To spot the Hansakontor, look for a long, white building lined with rows of rectangular windows and bordered by a stone wall with greenery above it, set just behind the sidewalk on your right as you walk along the street.
Welcome to the Hansakontor, the office block with more history than a family drama and more windows than a calendar! Picture this: it’s the late 1940s, and on this very spot, rows of humble houses lined the street, neighbors probably arguing over who owed whom a cup of sugar. Then, along came the Harpener Bergbau AG with big, ambitious plans to remake the area into an office complex, dreams as solid as the stone you see in this wall… until World War II crashed those dreams with a thunderous rumble. The war wiped out those old houses-turned-offices and left just empty ground and lots of uncertainty.
Fast forward to the late 1940s: imagine the sound of construction crews, hammers banging, concrete being poured, and the smell of fresh cement rising into the chilly Dortmund air. After delays-some thanks to Britain’s occupation authorities who had plenty of paperwork for everyone-the Hansakontor finally came to life in 1950, its first section gleaming with hope for a city rising from the ashes. The second phase followed in 1951, a testament to the sheer determination of post-war Dortmund and its coal-hardened residents.

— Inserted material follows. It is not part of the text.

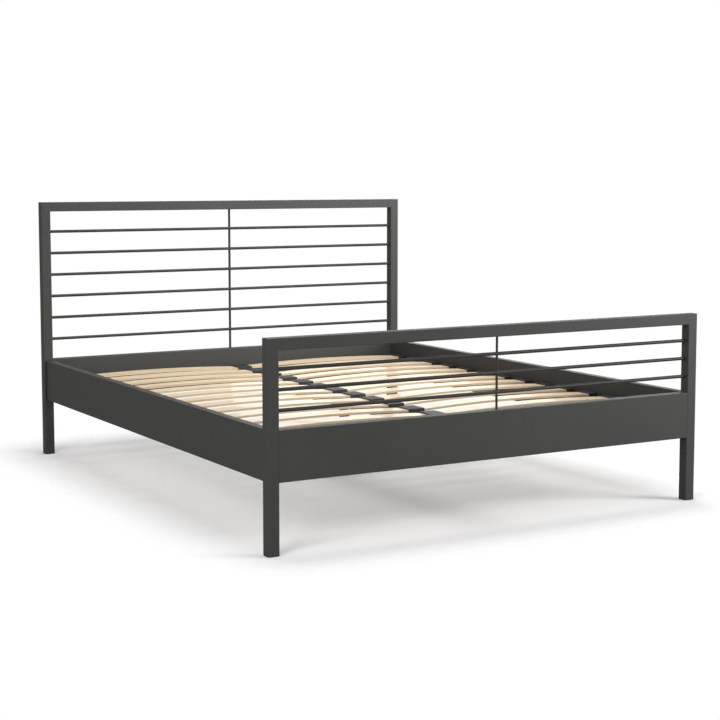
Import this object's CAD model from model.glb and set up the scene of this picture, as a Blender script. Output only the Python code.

Walk closer and look at the building’s shell: the near-solid walls clad in shell limestone, imposing and dignified, facing the street with a sort of stony confidence. But then, there’s a playful side-curved rooflines swoop over thin columns, inviting you to come closer, almost like a friendly wave from a stern-faced uncle. Out back, there’s a secret: a garden, now protected as a historic site. Here stands the “Wettersteiger mit erhobener Grubenlampe,” a bronze statue holding a miner’s lamp aloft, created in 1958 by Wilhelm Wulff and set amid greenery carefully planned by Guido Harbers, a garden architect from Munich. The past lingers in every leaf and stone, a little oasis of memory in the heart of the city.
For decades, the building buzzed with the business of Ruhrkohle AG, the coal company that rose from its merger with Harpener and 25 other firms in 1968. They were the heavyweights of Germany’s economic miracle, their workers bringing coal up from the deep ground and hope back to the streets above. Even as a newer office tower went up next door in 1978-stealing away part of Hansakontor’s original glass stairwell-this proud building kept humming with life and paperwork, its walls soaking up the secrets and laughter of generations.
Today, Hansakontor remains the only survivor of its era here, guarding the memory of postwar Dortmund’s rebirth and carrying the torch of the city’s industrious, sometimes stubborn spirit. Look at its façade, still stoic but softened by those garden curves, and you’ll see not just concrete and limestone-but a monument to survival and renewal. Maybe even hear the echoes of coal miners and city planners, still whispering in the wind.